Raw data:
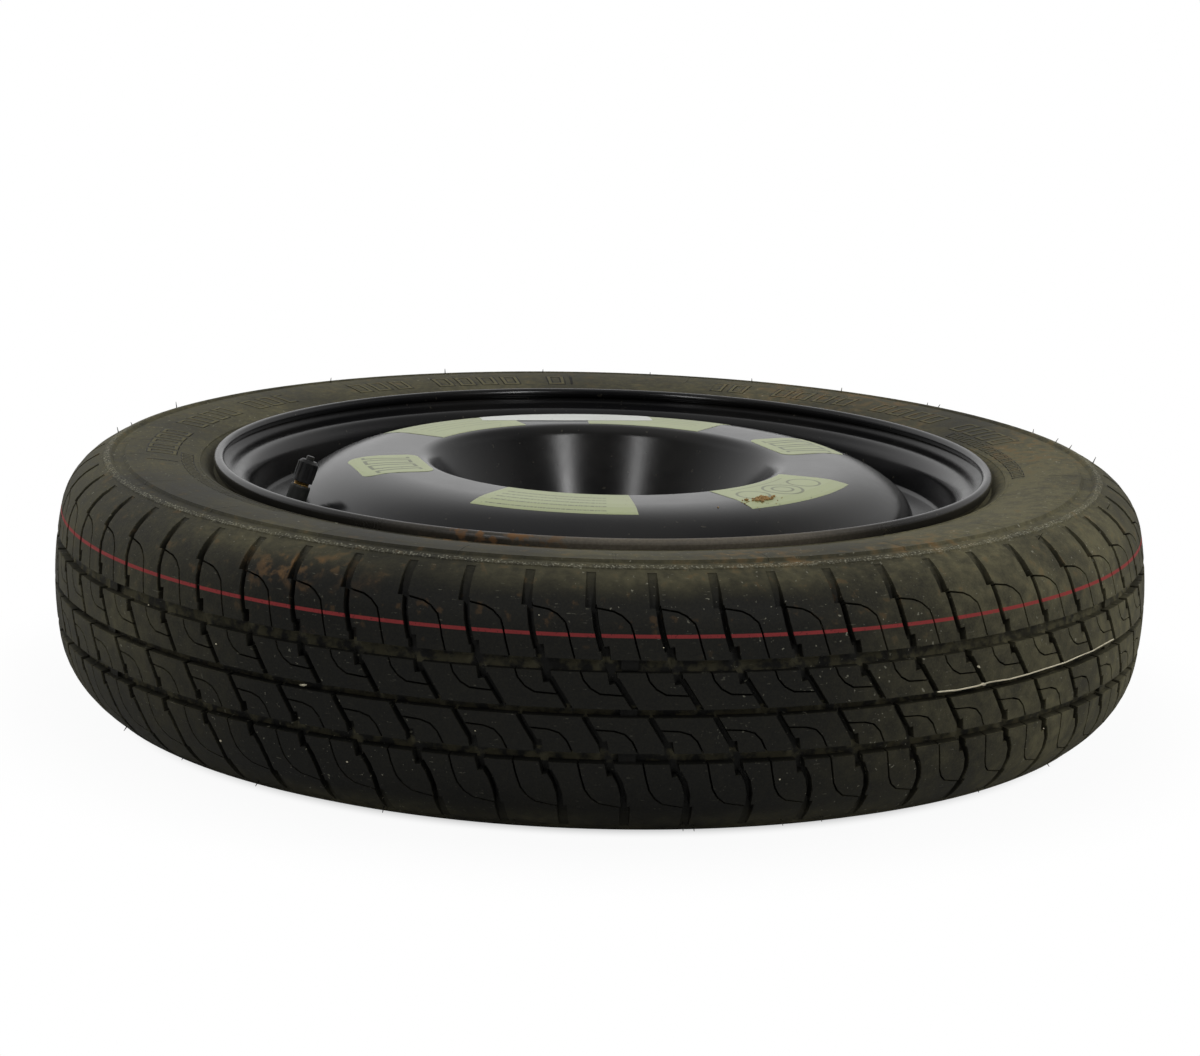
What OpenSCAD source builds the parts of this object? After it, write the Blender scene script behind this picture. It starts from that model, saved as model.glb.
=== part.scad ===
// Slim steel spare wheel with its tyre, lying outer face up.
// The origin is where the wheel's axis meets the hub mounting face, and +Z points out of the outer face.

/* [Tyre] */
// Outside diameter of the tyre at the tread's centre
tyre_d = 581; // [560:1:620]
// Radius of the tread's crown, seen in section
crown_r = 190; // [150:5:260]
// Rise of the upper sidewall over the rim's bead
upper_bulge = 13; // [11:0.5:16]
// Radius of the upper shoulder
upper_shoulder_r = 34; // [30:1:38]
// Drop of the lower sidewall under the rim's bead, before it is pressed flat
lower_bulge = 17.7; // [15:0.1:20]
// Radius of the lower shoulder, where the slack tyre bulges
lower_shoulder_r = 46; // [40:1:49]
// Depth that the bulge is pressed flat where the tyre lies on the ground
rest_flat = 0.5; // [0.2:0.1:1]
// Thickness of the rubber under the tread's crown
crown_t = 11.5; // [9:0.5:14]
// Thickness of the sidewalls
side_t = 7.5; // [5:0.5:9]
// Depth of the tread grooves
groove_depth = 4.5; // [2:0.5:6]
// Width of the two outer grooves round the tread
outer_groove_w = 5.6; // [4:0.2:7]
// Width of the middle groove round the tread
middle_groove_w = 4; // [3:0.2:6]
// Distance from the middle groove to each outer groove
groove_pitch = 22; // [18:0.5:26]
// Number of tread pitches round the tyre
pitch_n = 60; // [40:1:72]
// Width of the slots that cut the shoulders
slot_w = 4.5; // [2:0.5:6]
// Length of the shoulder slots across the tread
slot_l = 17; // [12:1:20]
// Depth of the shoulder slots
slot_depth = 3.6; // [2:0.2:5]
// Width of the narrow grooves that cross the ribs
cross_groove_w = 3; // [1:0.5:4]
// Slant of the cross grooves in the two outer ribs
outer_slant = 12; // [0:1:20]
// Slant of the cross grooves in the two middle ribs
middle_slant = 30; // [0:1:40]
// Reach of the bead's toe inside the bead seat, before the rim's shape is taken from it
bead_toe = 6; // [4:1:7]

/* [Rim] */
// Diameter of the bead seats
seat_d = 380.2; // [378:0.2:382]
// Width between the flanges
rim_w = 101.6; // [96:0.2:108]
// Height of the flanges over the bead seats
flange_h = 17.3; // [15:0.1:19]
// Radius of the flanges' outward curl
flange_curl_r = 9.5; // [8:0.5:11]
// Radius of the rolled lip on each flange
lip_r = 2.7; // [2.4:0.1:3]
// Depth of the rim's well under the bead seats
well_depth = 19.9; // [18:0.1:21]
// Thickness of the rim's sheet
rim_t = 2.6; // [2:0.1:3]
// Radius of the bend between flange and bead seat
bead_bend_r = 6.5; // [5:0.5:8]
// Taper of the bead seats
seat_taper = 5; // [4:0.5:6]
// Width of each bead seat
seat_w = 19.8; // [18:0.2:22]
// Slope of the well's upper wall, where the valve sits
ledge_a = 19.5; // [14:0.5:22]
// Height of the well's lower bend, under the middle of the rim
well_low = 14; // [8:1:18]

/* [Disc] */
// Height of the hub mounting face over the rim's middle
wheel_offset = 15; // [10:1:18]
// Thickness of the disc's sheet
disc_t = 3; // [2.5:0.1:3.5]
// Diameter of the centre bore
bore_d = 65.1; // [54:0.1:72]
// Height of the crown over the rim's middle
crown_z = 62; // [56:1:66]
// Pitch circle of the wheel bolts
bolt_pcd = 108; // [98:1:114]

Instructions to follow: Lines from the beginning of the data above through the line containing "the outer face." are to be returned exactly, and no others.

Result:
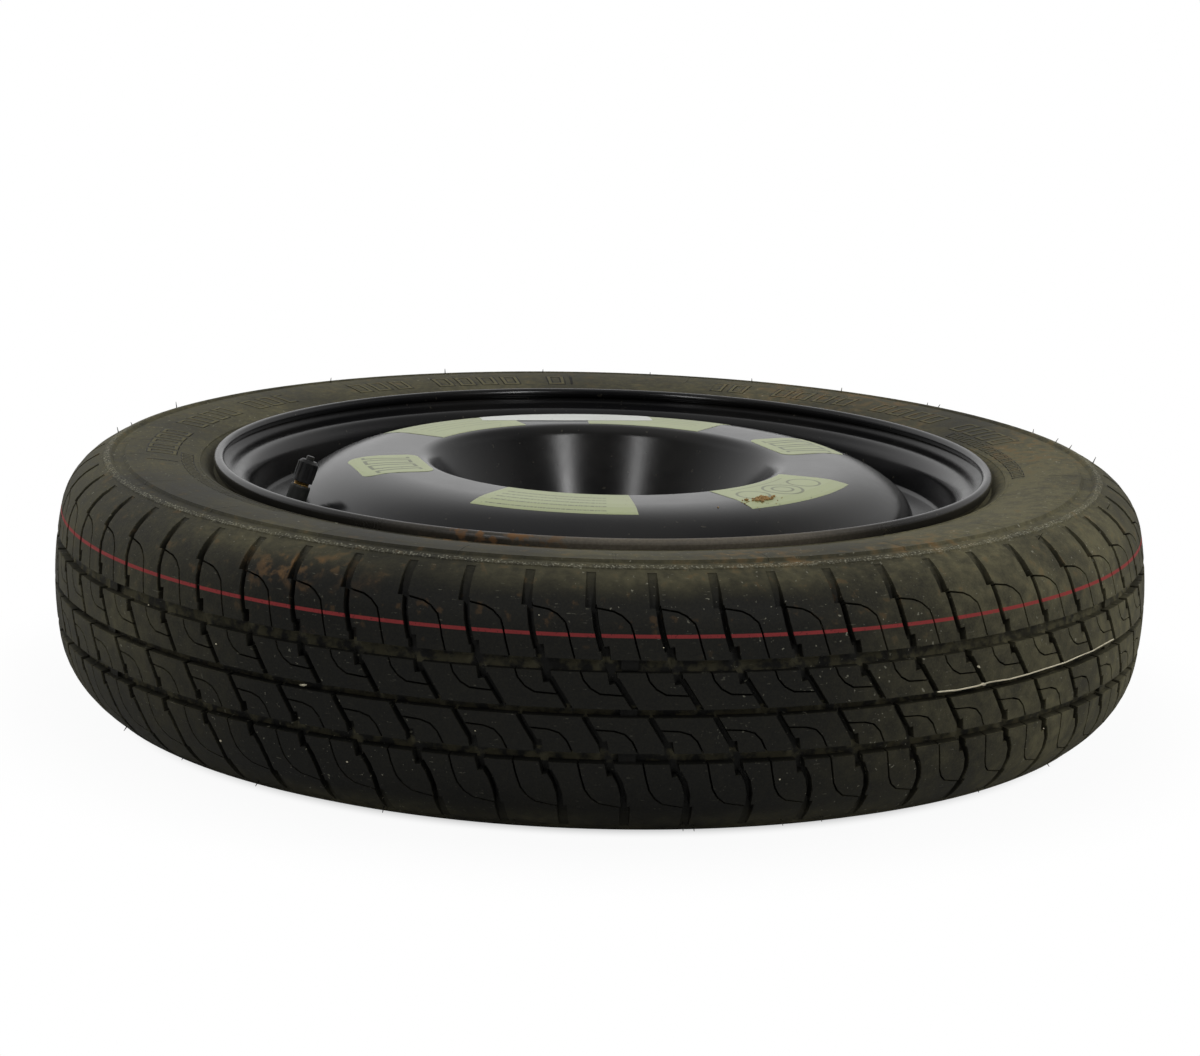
What OpenSCAD source builds the parts of this object? After it, write the Blender scene script behind this picture. It starts from that model, saved as model.glb.
=== part.scad ===
// Slim steel spare wheel with its tyre, lying outer face up.
// The origin is where the wheel's axis meets the hub mounting face, and +Z points out of the outer face.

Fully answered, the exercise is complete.